For more information regarding this seminar, please email Dr Florian Scheding at F.Scheding@soton.ac.uk .

Event details

A Seminar by Andrea Bohlman

The final decade of the Cold War in Poland is frequently considered "the era of Solidarity," a reference to the first independent trade union behind the Iron Curtain and the impetus it gave to the Polish opposition to communist rule. Solidarity's formation in August 1980 was the climax of three weeks of general strikes across Poland and daily negotiations between the opposition and government at shipyards on the Baltic Coast. Over the course of one month, the political everyday in Poland had shifted from anxious trepidation to a "carnival of revolution" in which any civilian could take part. Solidarity was thus both social movement and workers' union, and narratives of the Polish national context during the last decade of the Cold War have correspondingly integrated political and cultural histories in an attempt to capture the optimism that characterized the experience of political activists and Polish citizens.

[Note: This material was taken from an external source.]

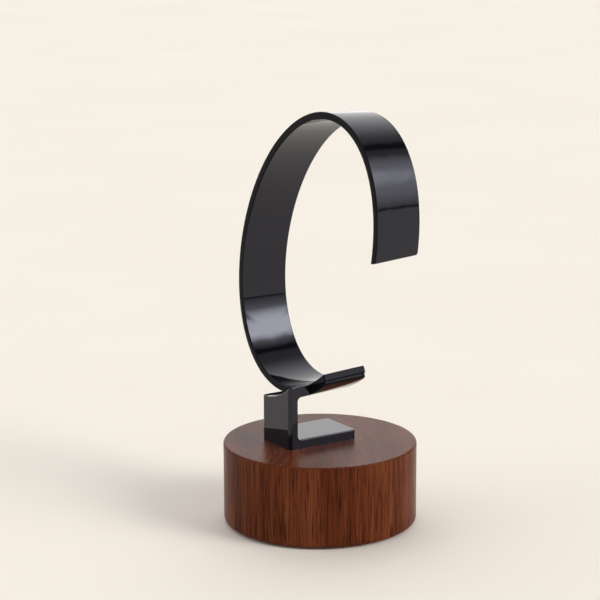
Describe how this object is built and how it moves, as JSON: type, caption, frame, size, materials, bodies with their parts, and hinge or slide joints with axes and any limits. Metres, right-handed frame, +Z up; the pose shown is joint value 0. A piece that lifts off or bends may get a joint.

In the Polish context, the implicit assumption that music cannot articulate a political position, with its germ in the freedom the state accorded avant-garde composition, has often precluded cultural histories attuned to music's presence at and even participation in the Solidarity movement on the stage of history. Yet patriotic anthems, satirical cabaret, and devotional hymnody resounded at the scenes of protest as the carnivalesque brought together generations, trumpeted the theatrical, and made space for religious devotion.  In this presentation, I return to Solidarity's nascent moment at the shipyards in Gdańsk in August of 1980.  On the basis of radio broadcasts, diaristic accounts, and strike pamphletry, I make a first attempt to reconstruct the strikes' soundscapes and establish the sounds and songs instrumental to the negotiations and the communitas behind Solidarity as social movement. But the presentation is also a historiographic intervention in the cultural history of Solidarity's August. Just who pays attention to music and why? How and when did the musical traces of Solidarity become silent? Ultimately, I suggest that a music history of Solidarity has the capacity to unsettle the vision of togetherness upon which Solidarity's solidarity was predicated.